Zugleich gibt es auch Verbindungslinien der Produktionsgeschichte: „Blue Velvet“ ist Teil des kurzen Abenteuers der De Laurentiis Entertainment Group in den 1980er Jahren. Die Produktionsfirma wurde Anfang der 1980er Jahre gegründet von der italienischen Produzentenlegende Dino De Laurentiis.
Legendäre Filmproduktionen
In den wenigen Jahren, die die Firma bestand, entstanden so legendäre Filme wie Kathryn Bigelows „Near Dark“, Michael Manns „Manhunter“ oder Sam Raimis Horrorkomödie „Evil Dead II“. Dennoch bleibt die Doppelretrospektive eine eher künstliche Setzung.
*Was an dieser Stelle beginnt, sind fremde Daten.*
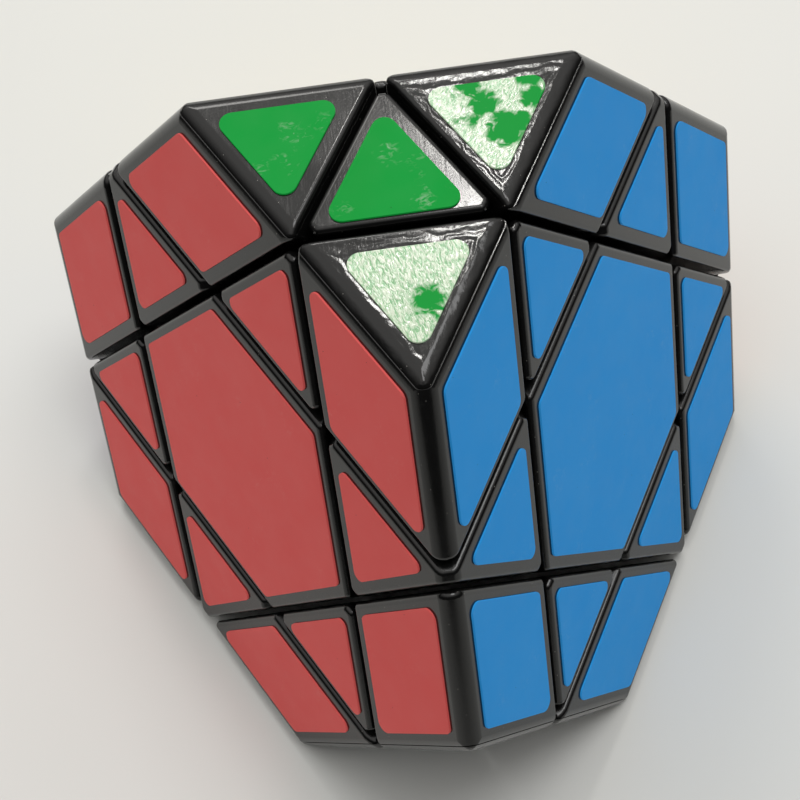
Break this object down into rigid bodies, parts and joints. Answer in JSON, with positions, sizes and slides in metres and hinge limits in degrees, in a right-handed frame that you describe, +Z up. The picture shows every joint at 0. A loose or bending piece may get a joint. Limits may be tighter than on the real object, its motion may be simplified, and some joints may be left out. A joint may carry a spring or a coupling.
{
  "type": "twisty puzzle",
  "caption": "Truncated-tetrahedron twisty puzzle with turning tip layers, black pieces and flat coloured stickers.",
  "frame": {"origin": "centre of the white base hexagon, on the outer face of its sticker, which is the surface that the puzzle stands on", "axes": "+Z up through the centre of the green triangle; -Y towards the grey tip, below the edge that the red and blue faces share; +X to the side of the blue face"},
  "size_m": [0.071, 0.0718, 0.0592],
  "materials": {
    "black_plastic": "moulded black ABS, satin with a light polish on the edges",
    "core_plastic": "moulded grey ABS",
    "steel": "zinc plated",
    "sticker_white": "white vinyl sticker",
    "sticker_red": "red vinyl sticker",
    "sticker_blue": "blue vinyl sticker",
    "sticker_yellow": "yellow vinyl sticker",
    "sticker_green": "green vinyl sticker",
    "sticker_orange": "orange vinyl sticker",
    "sticker_purple": "purple vinyl sticker",
    "sticker_grey": "grey vinyl sticker"
  },
  "bodies": {
    "root": {"core": "core_plastic", "screws": "steel", "washers": "steel", "springs": "steel", "centre_plugs": "black_plastic", "white_centre": "black_plastic", "red_centre": "black_plastic", "blue_centre": "black_plastic", "yellow_centre": "black_plastic", "edge_white_red": "black_plastic", "edge_white_blue": "black_plastic", "edge_white_yellow": "black_plastic", "edge_red_blue": "black_plastic", "edge_red_yellow": "black_plastic", "edge_blue_yellow": "black_plastic", "white_stickers": "sticker_white", "red_stickers": "sticker_red", "blue_stickers": "sticker_blue", "yellow_stickers": "sticker_yellow"},
    "green_tip": {"green_tip_point": "black_plastic", "green_tip_wings": "black_plastic", "green_tip_caps": "black_plastic", "green_tip_end_stickers": "sticker_green", "green_tip_corner_red_blue": "black_plastic", "green_tip_corner_blue_yellow": "black_plastic", "green_tip_corner_red_yellow": "black_plastic", "green_tip_yellow_stickers": "sticker_yellow", "green_tip_red_stickers": "sticker_red", "green_tip_blue_stickers": "sticker_blue"},
    "orange_tip": {"orange_tip_point": "black_plastic", "orange_tip_wings": "black_plastic", "orange_tip_caps": "black_plastic", "orange_tip_end_stickers": "sticker_orange", "orange_tip_corner_blue_yellow": "black_plastic", "orange_tip_corner_white_blue": "black_plastic", "orange_tip_corner_white_yellow": "black_plastic", "orange_tip_white_stickers": "sticker_white", "orange_tip_yellow_stickers": "sticker_yellow", "orange_tip_blue_stickers": "sticker_blue"},
    "purple_tip": {"purple_tip_point": "black_plastic", "purple_tip_wings": "black_plastic", "purple_tip_caps": "black_plastic", "purple_tip_end_stickers": "sticker_purple", "purple_tip_corner_red_yellow": "black_plastic", "purple_tip_corner_white_yellow": "black_plastic", "purple_tip_corner_white_red": "black_plastic", "purple_tip_white_stickers": "sticker_white", "purple_tip_red_stickers": "sticker_red", "purple_tip_yellow_stickers": "sticker_yellow"},
    "grey_tip": {"grey_tip_point": "black_plastic", "grey_tip_wings": "black_plastic", "grey_tip_caps": "black_plastic", "grey_tip_end_stickers": "sticker_grey", "grey_tip_corner_red_blue": "black_plastic", "grey_tip_corner_white_red": "black_plastic", "grey_tip_corner_white_blue": "black_plastic", "grey_tip_white_stickers": "sticker_white", "grey_tip_blue_stickers": "sticker_blue", "grey_tip_red_stickers": "sticker_red"}
  },
  "joints": [
    {"name": "green_tip_turn", "type": "hinge", "parent": "root", "child": "green_tip", "pos_m": [0, 0, 0.02225], "axis": [0, 0, 1], "continuous": true},
    {"name": "orange_tip_turn", "type": "hinge", "parent": "root", "child": "orange_tip", "pos_m": [0, 0, 0.02225], "axis": [0.8165, 0.4714, -0.3333], "continuous": true},
    {"name": "purple_tip_turn", "type": "hinge", "parent": "root", "child": "purple_tip", "pos_m": [0, 0, 0.02225], "axis": [-0.8165, 0.4714, -0.3333], "continuous": true},
    {"name": "grey_tip_turn", "type": "hinge", "parent": "root", "child": "grey_tip", "pos_m": [0, 0, 0.02225], "axis": [0, -0.9428, -0.3333], "continuous": true}
  ]
}
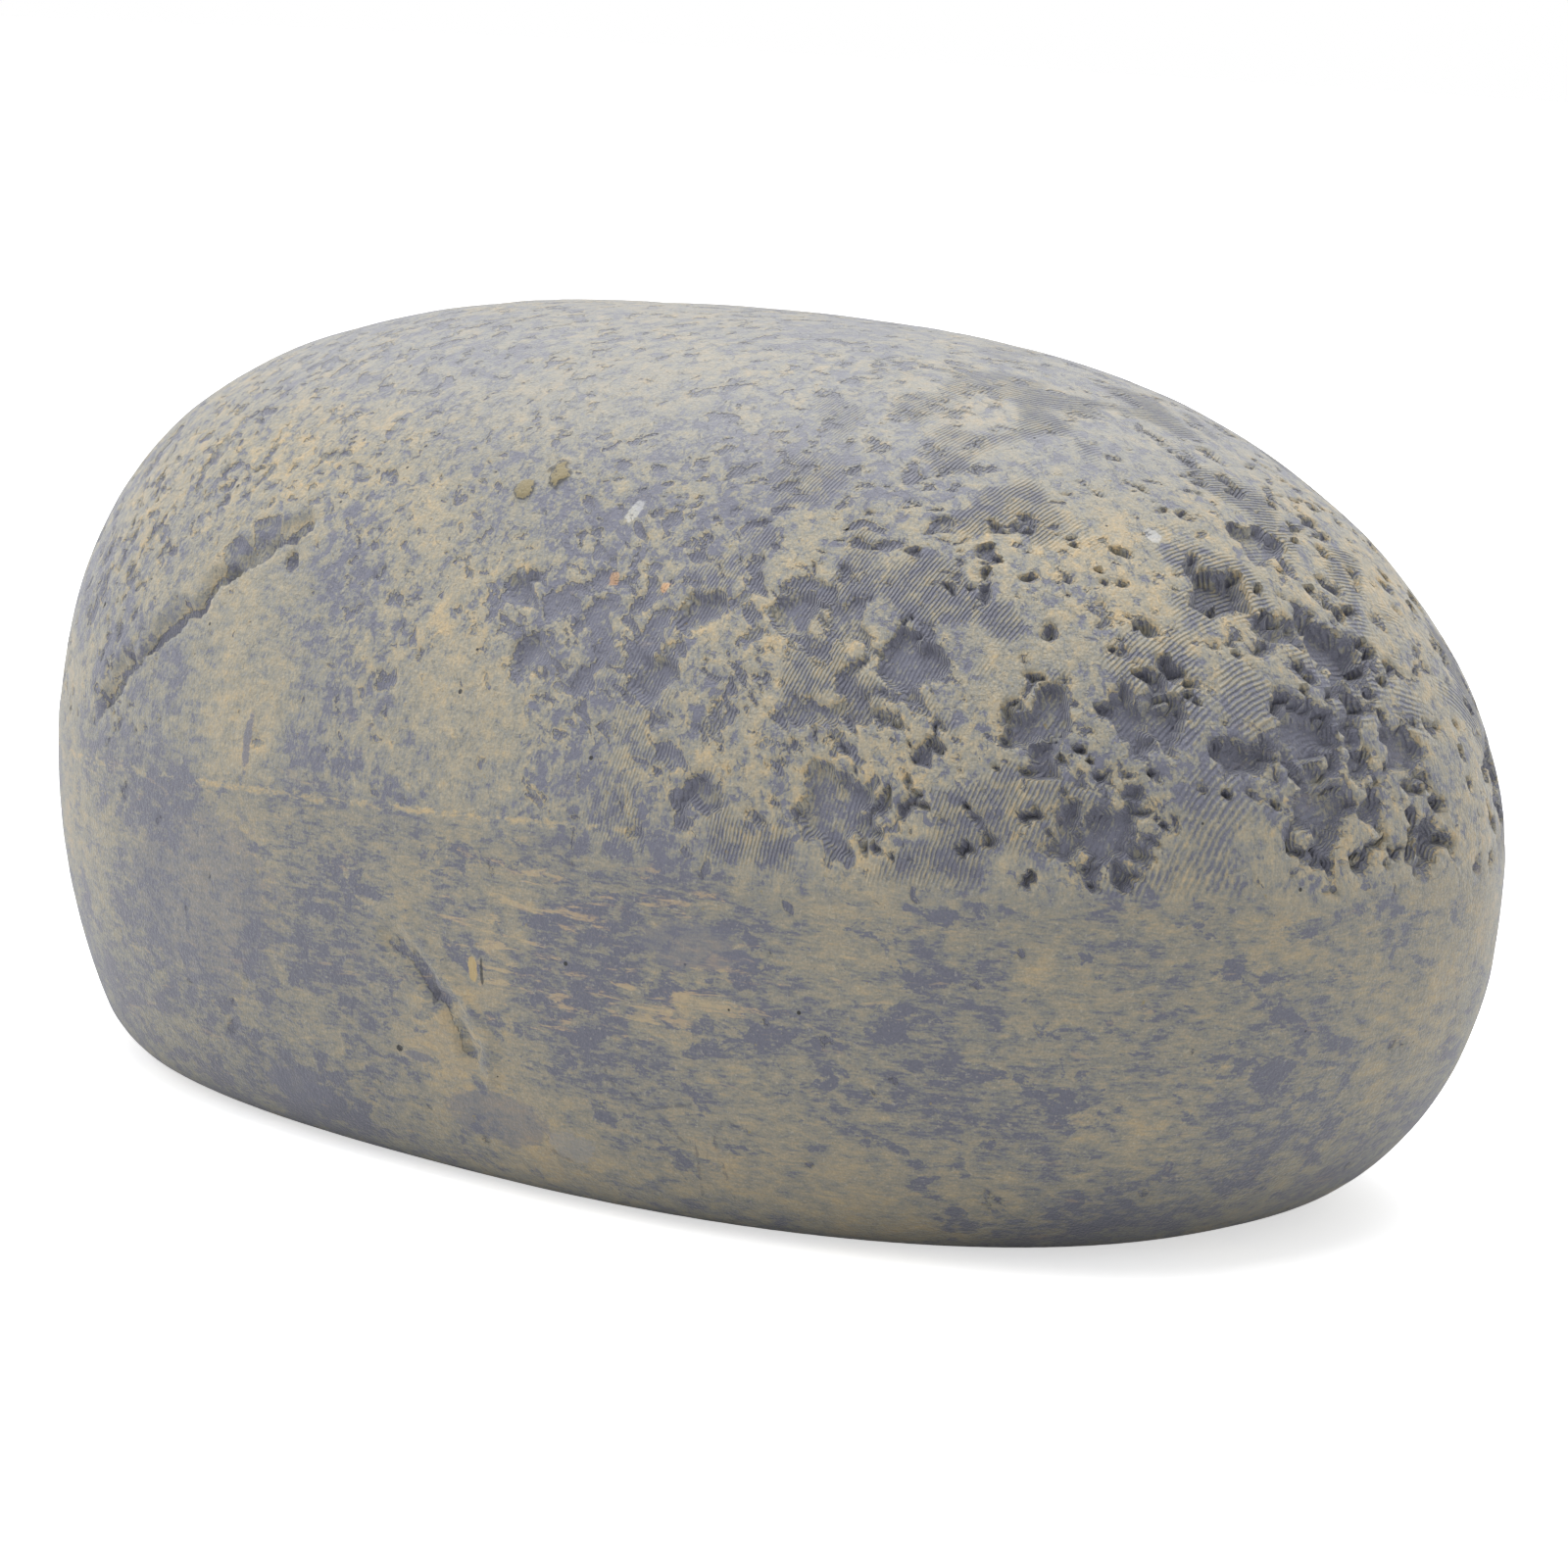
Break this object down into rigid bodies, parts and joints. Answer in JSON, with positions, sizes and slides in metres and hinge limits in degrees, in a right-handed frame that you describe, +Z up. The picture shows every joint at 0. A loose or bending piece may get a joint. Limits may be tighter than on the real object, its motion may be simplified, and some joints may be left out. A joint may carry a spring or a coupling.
{
  "type": "hide a key rock",
  "caption": "Cast resin garden stone with a key tray let into its flat underside, closed by a sliding door that runs out of the rear end.",
  "frame": {"origin": "centre of the stone's bounding box in plan, on its flat base", "axes": "+X along the stone towards its tapered nose, +Z up from the flat base"},
  "size_m": [0.101, 0.064, 0.0505],
  "materials": {
    "cast_resin": "matte",
    "tray_plastic": "matte",
    "door_plastic": "satin",
    "screw_steel": "satin"
  },
  "bodies": {
    "stone": {"stone_casting": "cast_resin", "key_tray": "tray_plastic", "door_bezel": "tray_plastic", "tray_screws": "screw_steel"},
    "door": {"sliding_door": "door_plastic"}
  },
  "joints": [
    {"name": "door_slide", "type": "slide", "parent": "stone", "child": "door", "axis": [-1, 0, 0], "range_m": [0, 0.056]}
  ]
}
Argento beginnt Mitte der 1960er Jahre nach einigen Jahren als Journalist Drehbücher für italienische Genrefilme zu schreiben, zunächst für eine Reihe Italowestern (unter anderem Sergio Leones „C'era una volta il West“ („Spiel mir das Lied vom Tod“, 1968), aber auch einige Kriegsfilme. Nach seinem Debüt „L’uccello dalle piume di cristallo“ folgen zwei weitere klassische Giallos bevor Argento sich umorientiert, stärker auf visuelle Effekte setzt, die Farbkomposition stärker zuspitzt.
Es folgen die Filme „Profondo rosso“ (1975) und „Suspiria“ (1977). „Profondo rosso“ ist wie eine Transposition von Argentos Regiedebüt in eine andere Tonart: der Jazzpianist Marcus Daly beobachtet eines Nachts in der Innenstadt Turins wie das Medium Helga Ullmann am Fenster ermordet wird. Kurz zuvor hatte Ullman eine brutale Vision. Daly eilt hinauf in die Wohnung, aber Ullman ist bereits tot. Gemeinsam mit der Reporterin Gianna Brezzi versucht Daly herauszufinden, was in Ullmans Wohnung passiert ist.
Eine Stadt wie ein Monster
Bei „Suspiria“ ist schon die Eröffnungsszene ein Statement: die US-Amerikanerin Suzy Banyon kommt am Münchner Flughafen an. Als sie durch eine automatische Tür geht, wehen Schal und Haare in die Luft als würde die Luft über der Stadt sie wie ein Monster anfallen. Banyon fährt weiter nach Freiburg, um eine renommierte Ballettschule zu besuchen. In der Schule angekommen wird Banyon von Schreckensbildern verfolgt und eine Reihe von übernatürlichen Ereignissen beginnt.
Argento kombiniert in seinen Filmen zeitgeistige Elemente wie den Jazzmusiker Daly, Fetischelemente wie Leder- und Regenmäntel und die Dominaartige Ballettlehrerin in „Suspiria“ mit einer noch heute beeindruckenden Ästhetik, die nicht zuletzt auf die Kraft von Filmfarben setzt.
Lynchs Filme sind dem gegenüber eher von einem mysteriösen, ungreifbaren Grundton durchzogen, der beständig auf der Flucht ist vor dem Muff kleinbürgerlicher Teppichböden und muffiger Sofas, wobei die Rebellion gegen diese Kleinbürgerlichkeit beim Wiedersehen erstaunlich maskulinistisch daher kommt.
Die Doppelretrospektive „Unheimliche Tiefen“ ist weniger eine wechselseitige Assoziation, die sich beim Sehen der Filme aufdrängt, als eine Setzung, die es ermöglicht, die Filme in Bezug zueinander zu setzen, im Kopf beim Sehen Ähnlichkeiten und Differenzen zu notieren.